▸ Requirement: Copy verbatim the material from its first line to the line that holds "cut(cap, hole)", including that line.
── Supplied material
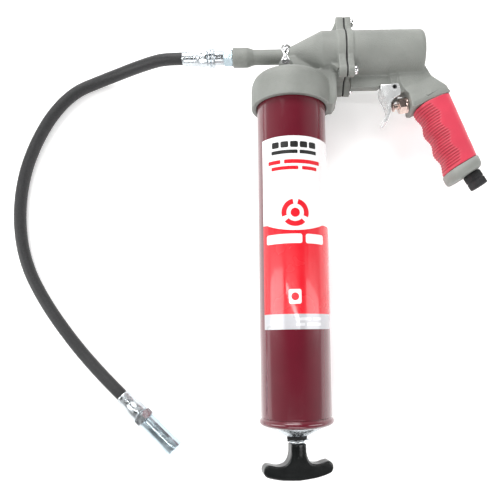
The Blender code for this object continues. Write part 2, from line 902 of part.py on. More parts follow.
def make_rubber_grip():
    rows = 16
    rings = []
    for row in range(rows):
        share = row / (rows - 1)
        low = finger_front(GRIP_LENGTH * share)
        high = GRIP_DEPTH - GRIP_TAPER * share
        section = grip_section(low, high, GRIP_HALF_WIDTH, 2.6, 24)
        points = []
        for across, z in section:
            down = grip_bottom(across) * share
            points.append((*on_grip(across, down), z))
        rings.append(points)
    grip = loft("rubber_grip", RED_RUBBER, rings)
    inside = [
        on_grip(CORE_FRONT - GAP, -0.004),
        on_grip(CORE_BACK + GAP, -0.004),
        on_grip(CORE_BACK + GAP, GRIP_LENGTH + 0.004),
        on_grip(CORE_FRONT - GAP, GRIP_LENGTH + 0.004),
    ]
    cut(grip, outline("grip_hollow", None, inside, CORE_HALF_WIDTH + GAP))


def make_end_cap():
    rings = []
    steps = ((0.0, 0.0), (0.0, 0.55), (0.0006, 0.85), (0.0020, 1.0))
    for inset, share in steps:
        low = -0.0012 + inset
        high = GRIP_DEPTH - GRIP_TAPER + 0.0004 - inset
        section = grip_section(low, high, GRIP_HALF_WIDTH + 0.0004 - inset, 3.0, 24)
        depth = GAP + (CAP_THICK - GAP) * share
        rings.append([(*on_grip(a, grip_bottom(a, depth)), z) for a, z in section])
    cap = loft("grip_end_cap", CAST_GREY, rings)
    top = (*INLET_TOP, 0)
    hole = rod(
        "cap_hole",
        None,
        0.0056,
        -0.014,
        0.004,
        at=top,
        turn=along_axis(INLET_DOWN),
        steps=24,
    )
    cut(cap, hole)


def make_air_inlet():
    """The knurled bush that takes the air line's threaded plug."""
    top = (*INLET_TOP, 0)
    turn = along_axis(INLET_DOWN)
    profile = [
        (INLET_R - 0.0008, GAP),
        (INLET_R, GAP + 0.0008),
        (INLET_R, INLET_LENGTH - 0.0006),
        (INLET_R - 0.0006, INLET_LENGTH),
        (0.0056, INLET_LENGTH),
        (0.0050, INLET_LENGTH - 0.0008),
        (0.0050, 0.0020),
        (0.0030, 0.0020),
        (0.0030, -0.0085),
        (0.0053, -0.0085),
        (0.0053, GAP),
    ]
    turned("air_inlet", BLACK_STEEL, profile, at=top, turn=turn, steps=26)
    ring(
        "inlet_screen",
        STEEL,
        0.0047,
        0.0012,
        0.0020 + GAP,
        0.0032,
        at=top,
        turn=turn,
        steps=16,
    )


# ---------------------------------------------------------------- trigger and valve


def make_trigger():
    """A finger lever, hollow behind, whose two cheeks hang on the pin."""
    hinge = empty("trigger_hinge", (*PIVOT, 0))
    front = [
        (-0.0114, 0.0018),
        (-0.0115, -0.0029),
        (-0.0101, -0.0065),
        (-0.0080, -0.0104),
        (-0.0063, -0.0147),
        (-0.0060, -0.0180),
        (-0.0064, -0.0216),
        (-0.0082, -0.0253),
        (-0.0110, -0.0292),
    ]
    back = [
        (-0.0094, -0.0301),
        (-0.0068, -0.0287),
        (-0.0050, -0.0251),
        (-0.0040, -0.0216),
        (-0.0036, -0.0180),
        (-0.0031, -0.0133),
    ]
    cheek = [(-0.0001, -0.0092), (0.0047, -0.0060), (0.0040, 0.0008), (0.0028, 0.0029)]
    trigger = outline("trigger", CHROME, front + back + cheek, TRIGGER_HALF_WIDTH, parent=hinge)
    soften(trigger, 0.0005, 2, 60)
    thick = 0.0026
    inner = [(x + thick, y) for x, y in front[:5]]
    slot_points = [(inner[0][0], 0.0080)] + inner + [(0.0090, -0.0157), (0.0090, 0.0080)]
    slot = outline("trigger_slot", None, slot_points, TRIGGER_SLOT, parent=hinge)
    bore = rod("trigger_bore", None, PIN_R + GAP, -0.010, 0.010, turn=(0, 0, 0), steps=16)
    bore.parent = hinge
    cut(trigger, slot, bore)


def make_trigger_pin():
    ring(
        "trigger_pin",
        BLACK_STEEL,
        PIN_R,
        0.0008,
        -TRIGGER_HALF_WIDTH + 0.0006,
        TRIGGER_HALF_WIDTH - 0.0006,
        at=(*PIVOT, 0),
        turn=(0, 0, 0),
        steps=16,
    )


def make_valve():
    face = (*VALVE_FACE, 0)
    turn = along_axis(VALVE_OUT)
    nut = outline("valve_nut", BRASS, hexagon(0.0118), 0.0030, parent=empty("nut_frame", face, turn))
    nut.location = (0, 0, GAP + 0.0046)
    flange_profile = [
        (0, 0.0024),
        (NUT_R + 0.0001, 0.0024),
        (NUT_R + 0.0001, GAP),
        (0.0043, GAP),
        (0.0043, -0.0060),
        (0, -0.0060),
    ]
    flange_part = turned("nut_flange", None, flange_profile, at=face, turn=turn, steps=22)
    bore = rod("nut_bore", None, 0.0025, -0.010, 0.012, at=face, turn=turn, steps=20)
    join(nut, flange_part)
    cut(nut, bore)
    stem_frame = empty("stem_slide", face, turn)
    profile = [
        (0, STEM_TIP),
        (STEM_R - 0.0008, STEM_TIP),
        (STEM_R, STEM_TIP - 0.0008),
        (STEM_R, STEM_TIP - 0.0017),
        (0.0022, STEM_TIP - 0.0017),
        (0.0022, -0.0066),
        (0.0036, -0.0070),
        (0.0036, -0.0088),
        (0, -0.0088),
    ]
    turned("valve_stem", BRASS, profile, turn=(0, 0, 0), steps=20, parent=stem_frame)
    wire = 0.00035
    points = coil(0.0030, -0.0088 - GAP - wire, -0.0183 + wire, 4, "X", 8)
    turned_points = [(z, y, x) for x, y, z in points]
    spring = tube("valve_spring", STEEL, turned_points, wire, 1)
    spring.location = face
    spring.rotation_euler = turn


# ---------------------------------------------------------------- hose


def smooth_route(route, step):
    """Points a step apart on a smooth curve through the route."""
    places = [Vector(p) for p in route]
    ends = [places[0] * 2 - places[1], *places, places[-1] * 2 - places[-2]]
    fine = []
    for a, b, c, d in zip(ends, ends[1:], ends[2:], ends[3:]):
        for i in range(24):
            t = i / 24
            fine.append(
                0.5 * (2 * b + (c - a) * t + (2 * a - 5 * b + 4 * c - d) * t**2)
                + 0.5 * (3 * b - a - 3 * c + d) * t**3
            )
    fine.append(places[-1])
    length = sum((q - p).length for p, q in zip(fine, fine[1:]))
    count = round(length / step)
    points = [fine[0]]
    done = 0.0
    for p, q in zip(fine, fine[1:]):
        done += (q - p).length
        if done >= length * len(points) / count - 1e-9 and len(points) < count:
            points.append(q)
    points.append(fine[-1])
    return points


def make_hose():
    tube("hose", RUBBER, smooth_route(HOSE_ROUTE, HOSE_STEP), HOSE_R, HOSE_SIDES, True)


def make_gun_fitting():
    """The swaged fitting that screws into the outlet, with its crimped sleeve."""
    bore = 0.0020
    turned(
        "hose_fitting",
        ZINC,
        [
            (0.0060, FITTING_END - GAP),
            (0.0060, -0.0632),
            (0.0083, -0.0638),
            (0.0084, -0.0655),
            (0.0070, -0.0662),
            (0.0084, -0.0669),
            (0.0083, -0.0686),
            (0.0050, -0.0690),
            (0.0050, -0.0712),
            (bore, -0.0712),
            (bore, FITTING_END - GAP),
        ],
        steps=22,
    )
    turned(
        "hose_ferrule",
        ZINC,
        [
            (0.0060, -0.0693),
            (0.0067, -0.0700),
            (0.0069, -0.0730),
            (0.0067, -0.0765),
            (0.0060, -0.0785),
            (0.0060, -0.0898),
            (0.0058, -0.0908),
            (SLEEVE_BORE_R, -0.0908),
            (SLEEVE_BORE_R, -0.0693),
        ],
        steps=22,
    )


def make_coupler():
    """The grease coupler: crimped sleeve, hexagon, body with wrench flats and three jaws."""
    start = tuple(COUPLER_START)
    turn = COUPLER_AXIS.to_track_quat("Z", "Y").to_euler()
    turned(
        "coupler_ferrule",
        ZINC,
        [
            (SLEEVE_BORE_R, -FERRULE_LENGTH),
            (0.0058, -FERRULE_LENGTH),
            (0.0060, -0.0212),
            (0.0061, -0.0120),
            (0.0072, -0.0060),
            (0.0073, -0.0010),
            (0.0066, -GAP),
            (SLEEVE_BORE_R, -GAP),
        ],
        at=start,
        turn=turn,
        steps=22,
    )
    frame = empty("coupler_frame", start, turn)
    body = outline("coupler_body", ZINC, hexagon(COUPLER_HEX), 0.0032, parent=frame)
    body.location = (0, 0, 0.0036)
    shank = rod("coupler_shank", None, 0.0052, 0.006, 0.0120, turn=(0, 0, 0), steps=24, parent=frame)
    inlet = rod("coupler_inlet", None, 0.0018, -0.003, 0.020, turn=(0, 0, 0), steps=14, parent=frame)
    join(body, shank)
    cut(body, inlet)
    low, high = 0.0068 + GAP, 0.0415
    sleeve = turned(
        "coupler_sleeve",
        CHROME,
        [
            (COUPLER_R - 0.0008, low),
            (COUPLER_R - 0.0004, low + 0.0005),
            (COUPLER_R - 0.0003, high - 0.0090),
            (COUPLER_R + 0.0002, high - 0.0050),
            (COUPLER_R + 0.0002, high - 0.0005),
            (COUPLER_R - 0.0003, high),
            (0.0046, high),
            (0.0042, high - 0.0015),
            (0.0056, high - 0.0080),
            (0.0056, low),
        ],
        turn=(0, 0, 0),
        steps=26,
        parent=frame,
    )
    cut(sleeve, *[flute(number, high - 0.0190, frame) for number in range(FLUTES)])
    make_jaws(frame, high)


def flute(number, along, frame):
    """A cutter for one of the finger flutes round the coupler's sleeve."""
    turn = Matrix.Rotation(2 * math.pi * (number + 0.25) / FLUTES, 3, "Z")
    made = box("coupler_flute", None, (-0.0012, -0.002, -0.0085), (0.0012, 0.002, 0.0085), frame)
    made.location = turn @ Vector((0, FLUTE_FLOOR_R + 0.002, along))
    made.rotation_euler = turn.to_euler()
    return made


def make_jaws(frame, high):
    """Three jaws that close on a grease nipple."""
    for number in range(3):
        middle = 120 * number + 30
        jaw_points = arc((0, 0), 0.0039, middle - 52, middle + 52, 6)
        jaw_points += arc((0, 0), 0.0019, middle + 46, middle - 46, 4)
        jaw = outline(f"coupler_jaw_{number + 1}", STEEL, jaw_points, 0.0060, parent=frame)
        jaw.location = (0, 0, high - 0.0076)


def shade(angle=32):
    for item in PARTS.objects:
        if item.type == "MESH":
            item.data.shade_smooth()
            item.data.set_sharp_from_angle(angle=math.radians(angle))


make_barrel()
make_barrel_end()
make_rod_gland()
make_latch_plate()
make_rod_and_follower()
make_follower_spring()
make_t_handle()
make_pump_head()
make_loader_nipple()
make_barrel_seal()
make_check_valve()
make_outlet_adapter()
make_gasket()
make_flange_screws()
make_motor_housing()
make_piston()
make_rubber_grip()
make_end_cap()
make_air_inlet()
make_trigger()
make_trigger_pin()
make_valve()
make_hose()
make_gun_fitting()
make_coupler()
shade()
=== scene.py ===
from math import atan2, copysign, cos, hypot, pi, radians, sin, sqrt

import bmesh
import bpy
from mathutils import Matrix, Vector


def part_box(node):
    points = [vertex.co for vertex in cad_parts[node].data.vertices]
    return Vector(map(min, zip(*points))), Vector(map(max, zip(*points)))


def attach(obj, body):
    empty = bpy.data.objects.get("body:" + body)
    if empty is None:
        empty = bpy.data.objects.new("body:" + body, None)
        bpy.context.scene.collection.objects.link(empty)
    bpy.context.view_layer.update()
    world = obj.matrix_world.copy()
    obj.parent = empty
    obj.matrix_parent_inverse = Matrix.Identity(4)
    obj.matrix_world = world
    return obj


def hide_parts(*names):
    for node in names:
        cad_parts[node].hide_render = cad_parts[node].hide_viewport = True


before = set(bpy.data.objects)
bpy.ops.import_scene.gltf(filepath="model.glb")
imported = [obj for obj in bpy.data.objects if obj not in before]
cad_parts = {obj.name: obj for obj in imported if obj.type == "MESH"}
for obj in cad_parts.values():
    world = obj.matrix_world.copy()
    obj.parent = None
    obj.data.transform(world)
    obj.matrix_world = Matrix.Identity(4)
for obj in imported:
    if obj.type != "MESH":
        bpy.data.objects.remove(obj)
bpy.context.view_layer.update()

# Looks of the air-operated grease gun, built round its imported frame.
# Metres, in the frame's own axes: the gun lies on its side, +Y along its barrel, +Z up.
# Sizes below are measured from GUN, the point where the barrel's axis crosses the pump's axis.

BARREL_LOW, BARREL_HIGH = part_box("barrel")
PUMP_LOW, PUMP_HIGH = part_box("air_piston")
GUN = Vector(
    ((BARREL_LOW.x + BARREL_HIGH.x) / 2, (PUMP_LOW.y + PUMP_HIGH.y) / 2, (PUMP_LOW.z + PUMP_HIGH.z) / 2)
)
GAP = 0.0003

# ---- camera, light, floor

CAMERA_AT = Vector((-0.0616, -0.0789, 0.4716))
CAMERA_TURN = [radians(a) for a in (5.00, 0.40, -0.90)]
CAMERA_LENS = 38.95
CAMERA_SHIFT = (-0.06, 0.08)
FLOOR_GLOW = 0.32
FLOOR_HALF = 4.0
FLOOR_DROP = 0.0002


def add_to_scene(thing):
    bpy.context.scene.collection.objects.link(thing)


def make_camera():
    data = bpy.data.cameras.new("camera")
    data.sensor_width = 36
    data.lens = CAMERA_LENS
    data.shift_x, data.shift_y = CAMERA_SHIFT
    data.clip_start = 0.01
    camera = bpy.data.objects.new("camera", data)
    camera.location = CAMERA_AT
    camera.rotation_euler = CAMERA_TURN
    add_to_scene(camera)
    bpy.context.scene.camera = camera


def area_light(name, at, towards, size, power):
    data = bpy.data.lights.new(name, "AREA")
    data.shape = "RECTANGLE"
    data.size, data.size_y = size
    data.energy = power
    light = bpy.data.objects.new(name, data)
    light.location = at
    aim = Vector(towards) - Vector(at)
    light.rotation_euler = aim.to_track_quat("-Z", "Y").to_euler()
    add_to_scene(light)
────
▸ Reply to the task:
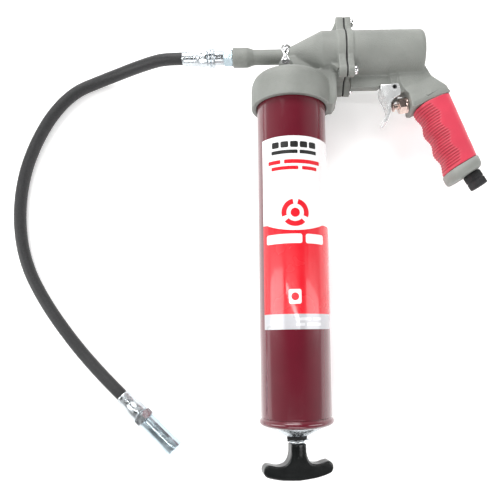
The Blender code for this object continues. Write part 2, from line 902 of part.py on. More parts follow.
def make_rubber_grip():
    rows = 16
    rings = []
    for row in range(rows):
        share = row / (rows - 1)
        low = finger_front(GRIP_LENGTH * share)
        high = GRIP_DEPTH - GRIP_TAPER * share
        section = grip_section(low, high, GRIP_HALF_WIDTH, 2.6, 24)
        points = []
        for across, z in section:
            down = grip_bottom(across) * share
            points.append((*on_grip(across, down), z))
        rings.append(points)
    grip = loft("rubber_grip", RED_RUBBER, rings)
    inside = [
        on_grip(CORE_FRONT - GAP, -0.004),
        on_grip(CORE_BACK + GAP, -0.004),
        on_grip(CORE_BACK + GAP, GRIP_LENGTH + 0.004),
        on_grip(CORE_FRONT - GAP, GRIP_LENGTH + 0.004),
    ]
    cut(grip, outline("grip_hollow", None, inside, CORE_HALF_WIDTH + GAP))


def make_end_cap():
    rings = []
    steps = ((0.0, 0.0), (0.0, 0.55), (0.0006, 0.85), (0.0020, 1.0))
    for inset, share in steps:
        low = -0.0012 + inset
        high = GRIP_DEPTH - GRIP_TAPER + 0.0004 - inset
        section = grip_section(low, high, GRIP_HALF_WIDTH + 0.0004 - inset, 3.0, 24)
        depth = GAP + (CAP_THICK - GAP) * share
        rings.append([(*on_grip(a, grip_bottom(a, depth)), z) for a, z in section])
    cap = loft("grip_end_cap", CAST_GREY, rings)
    top = (*INLET_TOP, 0)
    hole = rod(
        "cap_hole",
        None,
        0.0056,
        -0.014,
        0.004,
        at=top,
        turn=along_axis(INLET_DOWN),
        steps=24,
    )
    cut(cap, hole)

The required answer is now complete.